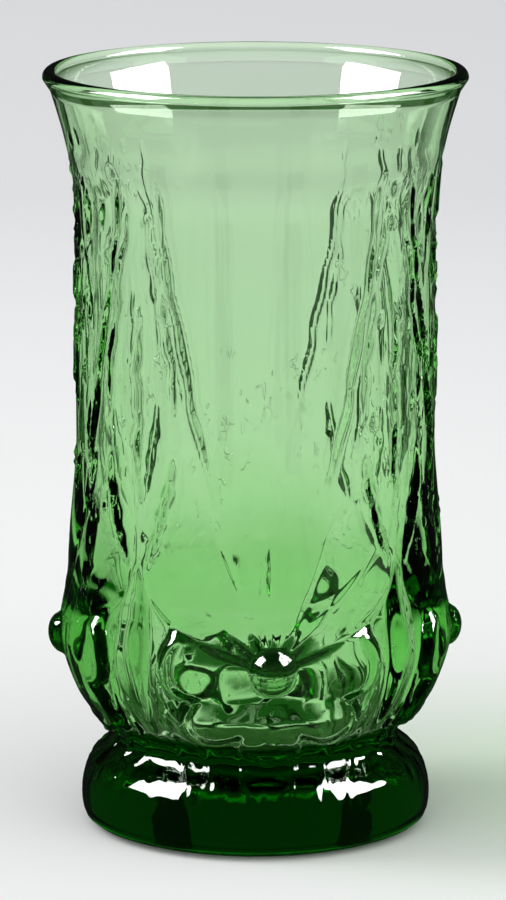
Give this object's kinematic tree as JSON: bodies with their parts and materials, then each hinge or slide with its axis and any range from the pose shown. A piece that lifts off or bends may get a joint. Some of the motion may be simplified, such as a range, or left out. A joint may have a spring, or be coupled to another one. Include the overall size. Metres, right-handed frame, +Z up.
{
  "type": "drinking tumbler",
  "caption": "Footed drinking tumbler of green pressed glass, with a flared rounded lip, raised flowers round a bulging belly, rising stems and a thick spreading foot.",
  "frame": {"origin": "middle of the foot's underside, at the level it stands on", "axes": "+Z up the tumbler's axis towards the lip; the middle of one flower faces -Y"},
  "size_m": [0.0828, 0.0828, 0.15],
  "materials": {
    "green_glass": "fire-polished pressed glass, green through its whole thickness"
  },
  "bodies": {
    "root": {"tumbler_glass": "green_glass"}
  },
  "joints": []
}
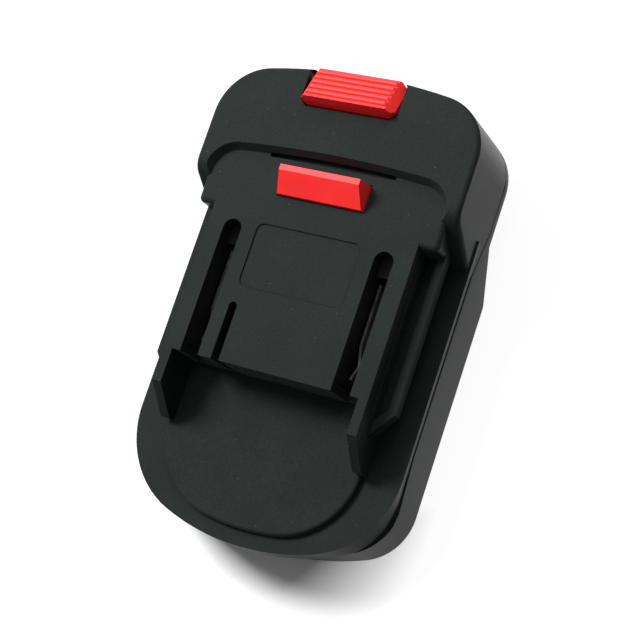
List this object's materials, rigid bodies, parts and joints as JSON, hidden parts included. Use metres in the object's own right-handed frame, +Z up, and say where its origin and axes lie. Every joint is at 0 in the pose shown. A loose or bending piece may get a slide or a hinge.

_Objective_
Word for word, write out the data.

_Correct result_
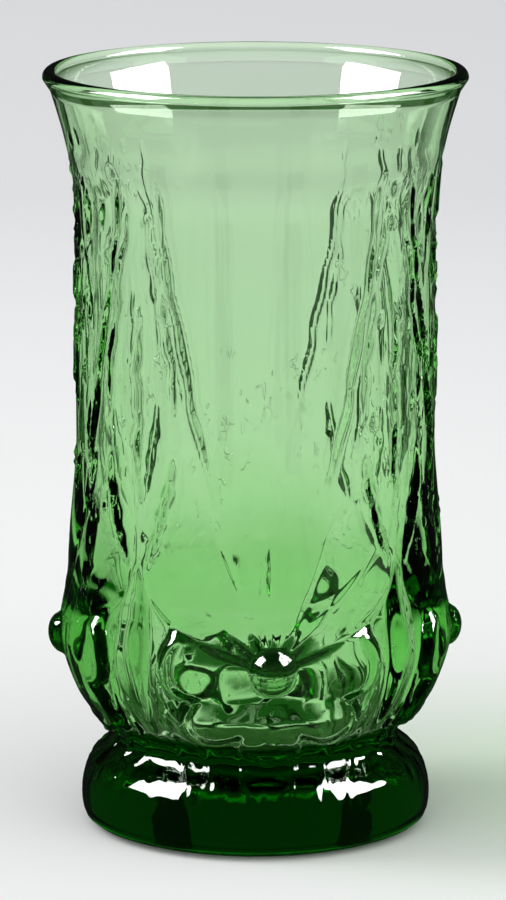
Give this object's kinematic tree as JSON: bodies with their parts and materials, then each hinge or slide with its axis and any range from the pose shown. A piece that lifts off or bends may get a joint. Some of the motion may be simplified, such as a range, or left out. A joint may have a spring, or be coupled to another one. Include the overall size. Metres, right-handed frame, +Z up.
{
  "type": "drinking tumbler",
  "caption": "Footed drinking tumbler of green pressed glass, with a flared rounded lip, raised flowers round a bulging belly, rising stems and a thick spreading foot.",
  "frame": {"origin": "middle of the foot's underside, at the level it stands on", "axes": "+Z up the tumbler's axis towards the lip; the middle of one flower faces -Y"},
  "size_m": [0.0828, 0.0828, 0.15],
  "materials": {
    "green_glass": "fire-polished pressed glass, green through its whole thickness"
  },
  "bodies": {
    "root": {"tumbler_glass": "green_glass"}
  },
  "joints": []
}
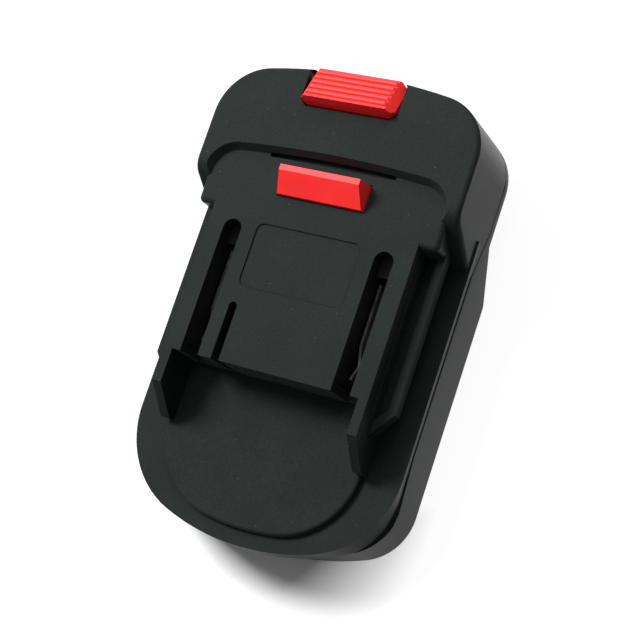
List this object's materials, rigid bodies, parts and joints as JSON, hidden parts included. Use metres in the object's own right-handed frame, +Z up, and say where its origin and axes lie. Every joint is at 0 in the pose shown. A loose or bending piece may get a slide or a hinge.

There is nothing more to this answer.